Am I dreaming, or am I finally reviewing candy from Turkey? It’s a cockfest no less!
Also: why are so many of my friends traveling around the globe, while I literally decompose, never farther than a 20 mile radius from my house? Feels wrong. But that’s for another day.
This bar has a great heft to it it’s not large, but it’s heavy: the promise of something good, at least in my mind. But once I opened it, I just stared at the “chocolate”. I’m not sure what’s going on over there, but…this can’t be chocolate. Doesn’t it look more like….a weird off brand dessert cookie?It’s all messy n’ stuff. But inside, there’s some combination of strawberry and potentially something crispy. I can’t be sure because it wasn’t a super pleasant eating experience. I needed to get that shit locked and loaded, and move on.

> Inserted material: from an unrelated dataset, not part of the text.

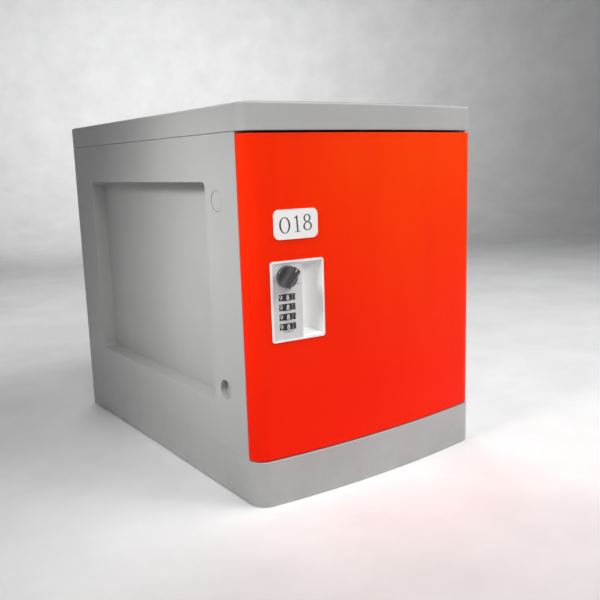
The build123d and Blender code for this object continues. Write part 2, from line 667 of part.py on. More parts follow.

If you came home drunk at 1:00 am, responsibly driven by someone else, and this bad boy was on your counter, you’d eat it. You’d probably like it. But if you’re like me, a candy reviewer by trade, then you’d have to have some level of standards. And this….falls just a bit below our standards here. It’s messy, it’s a jumble of weird tastes, and that chocolate is definitely made in a Turkish prison, I’m sure of it.
But we’ve reviewed a candy from Turkey, yay!